--- Recorded information ---

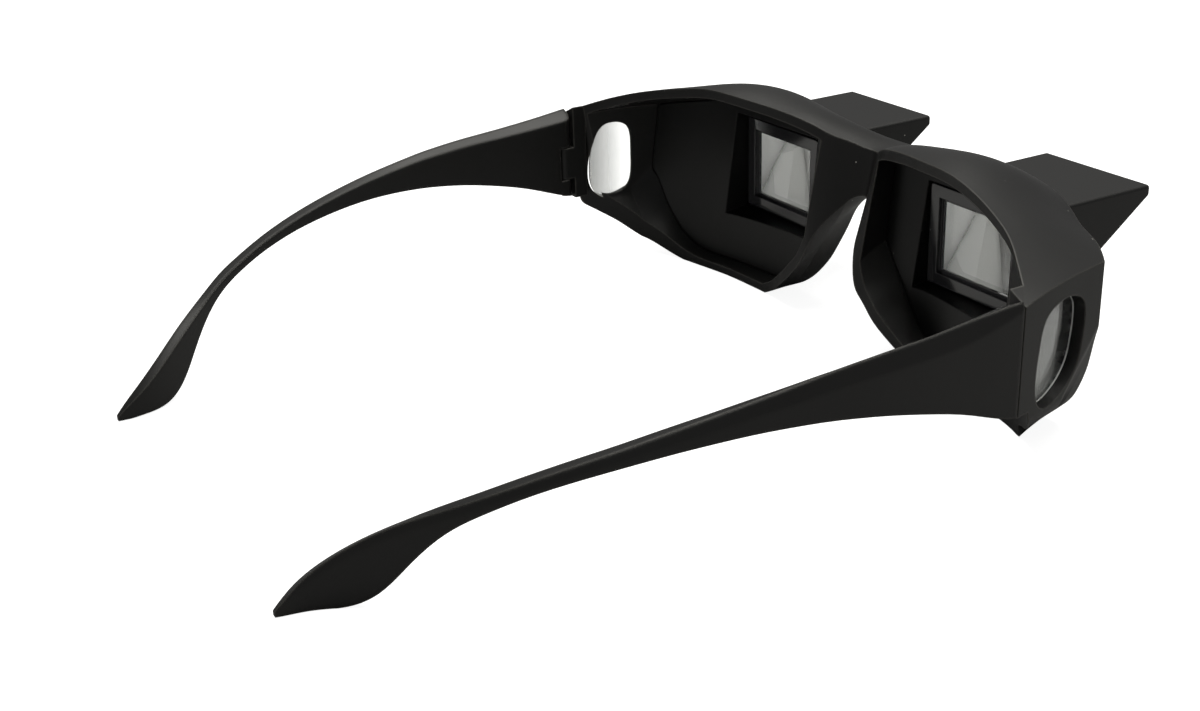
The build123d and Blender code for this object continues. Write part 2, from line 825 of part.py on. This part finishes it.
for name, side in sides.items():
    with BuildPart() as inner_panel:
        add(panel_space(side, panel_thickness))
        add(recess(side, recess_wall))
        add(panel_space(side, 0), mode=Mode.SUBTRACT)
        add(recess(side, 0), mode=Mode.SUBTRACT)
        room = block(side, (0, 2 * half_width), (-2 * frame_depth, 0), (0, frame_height))
        add(room & eye_rooms(panel_clearance), mode=Mode.INTERSECT)
        sleeve = (housing_width + 2 * bezel_clearance, housing_height + 2 * bezel_clearance)
        sleeve_room = upright_plate(side, flange_face, frame_depth, housing_centre, housing_middle, *sleeve)
        add(sleeve_room, mode=Mode.SUBTRACT)
    write_piece(inner_panel.part, f"{name}_inner_panel")


# Side lenses, each on the web at the bottom of the window in its side wall

for name, side in sides.items():
    with BuildPart() as side_lens:
        add(side_window(side, window_shape, -lens_fit, lens_depth, lens_thickness))
    write_piece(side_lens.part, f"{name}_side_lens")
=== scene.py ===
"""Prism bed glasses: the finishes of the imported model, its light and its camera."""

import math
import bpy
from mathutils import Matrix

bl_info = {
    "name": "Prism bed glasses",
    "version": (1, 0, 0),
    "blender": (4, 5, 0),
    "location": "3D View > Sidebar > Bed Glasses",
    "description": "Finishes and lights a pair of prism bed glasses",
    "category": "Object",
}

import bpy
from bpy.props import FloatProperty, FloatVectorProperty, PointerProperty
from mathutils import Matrix

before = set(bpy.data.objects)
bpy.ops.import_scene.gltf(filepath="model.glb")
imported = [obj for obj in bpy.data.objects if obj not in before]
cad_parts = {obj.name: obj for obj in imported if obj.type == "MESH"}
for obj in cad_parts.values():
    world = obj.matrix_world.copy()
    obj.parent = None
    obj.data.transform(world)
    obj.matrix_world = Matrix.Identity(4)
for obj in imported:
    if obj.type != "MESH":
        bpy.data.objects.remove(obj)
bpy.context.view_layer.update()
SIDES = ("left", "right")


# Colours that stay as they are

WHITE = (1.0, 1.0, 1.0, 1.0)
PALE_DUST = (0.42, 0.41, 0.38, 1.0)
FINE_DUST = (0.35, 0.35, 0.34, 1.0)
# Painted highlight: a pale grey laid along moulded edges for the light lines they catch
EDGE_HIGHLIGHT_GREY = (0.11, 0.106, 0.095, 1.0)
GROUND_GREYS = ((0.80, 0.81, 0.79, 1.0), (0.90, 0.90, 0.88, 1.0))
# Painted reflection: the pale milky grey that lightens the rear of each side lens
LENS_REFLECTION_GREY = (0.50, 0.51, 0.50, 1.0)
SAWN_EDGE = (0.66, 0.66, 0.64, 1.0)
FOAM_BLACKS = ((0.02, 0.02, 0.02, 1.0), (0.07, 0.07, 0.07, 1.0))
RUBBER_BLACKS = ((0.008, 0.008, 0.008, 1.0), (0.018, 0.018, 0.018, 1.0))
STEEL_GREYS = ((0.42, 0.42, 0.43, 1.0), (0.62, 0.62, 0.62, 1.0))
SILVER = {"Base Color": (0.90, 0.90, 0.89, 1.0), "Metallic": 1.0, "Roughness": 0.0}

# How near the top of a prism its silver starts, in metres, and how far out its ground faces start

SILVER_DEPTH = 0.00002
GROUND_SHARE = 0.998

# How far a lens's face has turned from sideways where it counts as its edge

LENS_EDGE_TURN = 0.6

# The floor and the lamp, in metres and radians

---

[Objective]: Take the listing above and repeat exactly the lines from the one containing "# Side lenses, each" through the one containing "# Colours that stay as they are", both included.

[The completed task]:
# Side lenses, each on the web at the bottom of the window in its side wall

for name, side in sides.items():
    with BuildPart() as side_lens:
        add(side_window(side, window_shape, -lens_fit, lens_depth, lens_thickness))
    write_piece(side_lens.part, f"{name}_side_lens")
=== scene.py ===
"""Prism bed glasses: the finishes of the imported model, its light and its camera."""

import math
import bpy
from mathutils import Matrix

bl_info = {
    "name": "Prism bed glasses",
    "version": (1, 0, 0),
    "blender": (4, 5, 0),
    "location": "3D View > Sidebar > Bed Glasses",
    "description": "Finishes and lights a pair of prism bed glasses",
    "category": "Object",
}

import bpy
from bpy.props import FloatProperty, FloatVectorProperty, PointerProperty
from mathutils import Matrix

before = set(bpy.data.objects)
bpy.ops.import_scene.gltf(filepath="model.glb")
imported = [obj for obj in bpy.data.objects if obj not in before]
cad_parts = {obj.name: obj for obj in imported if obj.type == "MESH"}
for obj in cad_parts.values():
    world = obj.matrix_world.copy()
    obj.parent = None
    obj.data.transform(world)
    obj.matrix_world = Matrix.Identity(4)
for obj in imported:
    if obj.type != "MESH":
        bpy.data.objects.remove(obj)
bpy.context.view_layer.update()
SIDES = ("left", "right")


# Colours that stay as they are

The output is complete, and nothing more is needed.